To perform phylogenetic analysis, the best-fit model was first determined using the IQ-TREE web server http://iqtree.cibiv.univie.ac.at/ [59]. GTR model was indicated as best fit with a gamma distribution and BIONJ tree builder. The maximum likelihood phylogenetic analysis was performed on the alignments of complete EHV2 gB, gH, E1, E6 and ORF74 genes from this study and those sourced from NCBI (see Supplementary Table 4, Additional file 2), and complete genome (excluding 1TR) using GTR model (GTR + 1 + G4) within the Molecular Evolutionary Genetics Analysis (MEGA) version 7 [47, 96]. Trees were initially built using an improved version of Neighbor joining (NJ) algorithm (BIONJ) and Nearest-Neighbor-Interchange (NNI) for Heuristic analysis using the Maximum Composite Likelihood (MCL) with 1000 bootstrap replicates and a support threshold of 90% [33].

The DNA polymorphism option of the DNA Sequence Polymorphism (DnaSP) software 6.12.01 × 64 [72] was used to calculate whole genome diversity parameters, including nucleotide diversity (π), the number of polymorphic sites, and the average number of nucleotide differences, excluding gapped sites. Window size and step size were set at 500 nt and 100 nt, respectively, as previously described [77]. Also, nonsynonymous substitutions per nonsynonymous site (Ka) and synonymous substitutions per synonymous site (Ks) were calculated using the synonymous and nonsynonymous substitutions option [72].

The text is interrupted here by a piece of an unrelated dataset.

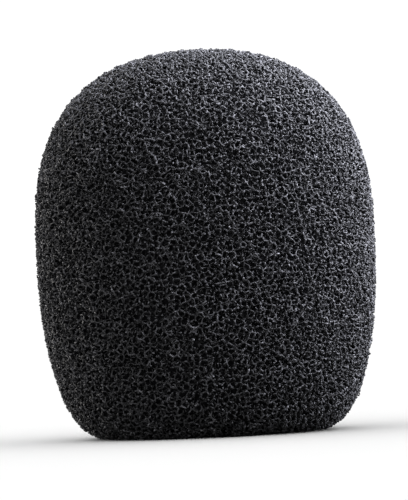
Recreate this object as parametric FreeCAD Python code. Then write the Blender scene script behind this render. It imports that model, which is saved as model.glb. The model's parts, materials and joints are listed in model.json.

Sequence similarity plots between EHV2 strains were performed using SimPlot software version 3.5.1 as previously described [49]. This software calculates and plots the percent identity of the query sequence to a panel of reference sequences in a sliding window, which is moved across the alignment in steps.

Recombination analysis

In preparing the aligned genome sequences for recombination analysis, tandem repeat regions were first identified and deleted using Phobos [53] plugin in Geneious as previously described [95]. Recombination analysis was performed on aligned complete genome sequences, individual unique region, internal repeats (IR1 and IR2) and terminal repeat regions. Evidence of intraspecific recombination was examined using recombination detection programs, RDP4 version 4.95 [51, 52] and SplitsTree4 V 4.14.6 [39]. Recombination network trees were generated as previously described [95] and the pair-wise homoplasy (Phi) test [15] was used to analyse the statistical significance of recombination networks as executed within SplitsTree4. Six different programs in RDP4 were executed using default setting to detect recombination breakpoints including RDP, GENECONV, 3Seq, Maximum Chi Square (MaxChi), SiScan and BootScan [51, 52]. Only break points detected by at least three programs with a Bonferroni-corrected P value < 0.05 were reported. Duplicate and flagged breakpoints were omitted. A plot of the distribution of recombination break points along the length of the genome was generated as previously described [50].